Understanding the full cost per customer in real time rather than in a post-hoc analysis can both reduce waste and increase profits. Companies can pivot their goto-market efforts, focusing product and marketing resources on features or audiences that produce better gross margins. In the long term, this would inform year-over-year gross margins and LTV calculations and help shape the broader strategy.
Create a culture of accountability
You can’t improve what you can’t measure, and you can’t ask engineers to drive down cloud costs when it’s impossible to understand what’s generating these costs. If breaking down cloud unit economics for a certain cohort of customers requires an engineering sprint of its own, it will often take the backseat to more pressing product initiatives.
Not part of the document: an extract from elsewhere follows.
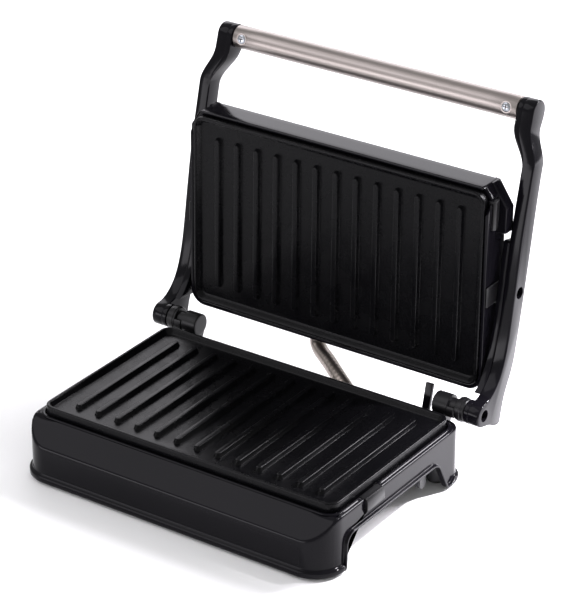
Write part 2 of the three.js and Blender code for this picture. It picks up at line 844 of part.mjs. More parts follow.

A culture of FinOps means having ready-made access to cloud cost metrics on the one hand and building a culture of accountability on the other. It means knowing which team, which function and which features are responsible for which part of your cloud bill. Once that knowledge is available, leaders need to ensure that engineers are aware of what each line of code is costing the company and that they take this knowledge into consideration before making a commit.
In this sense, FinOps capabilities are just a stepping stone toward broader cultural change. You should regularly update investors of your efforts in these areas and track how your engineering team is becoming more cost-conscious and metrics driven over time.
In conclusion
DevOps spend can no longer get a free pass as sales and marketing budgets get slashed. Cloud infrastructure and SaaS applications are weighing down company budgets and are predicted to account for the lion’s share of IT budgets by 2025.
FinOps offers a path toward more sustainable innovation and data-driven decisions in product development. It’s not just a matter of technology — responsible cloud spend requires a cultural shift, which doesn’t happen overnight. Companies that are looking to weather the storm should prioritize cloud financial management sooner rather than later.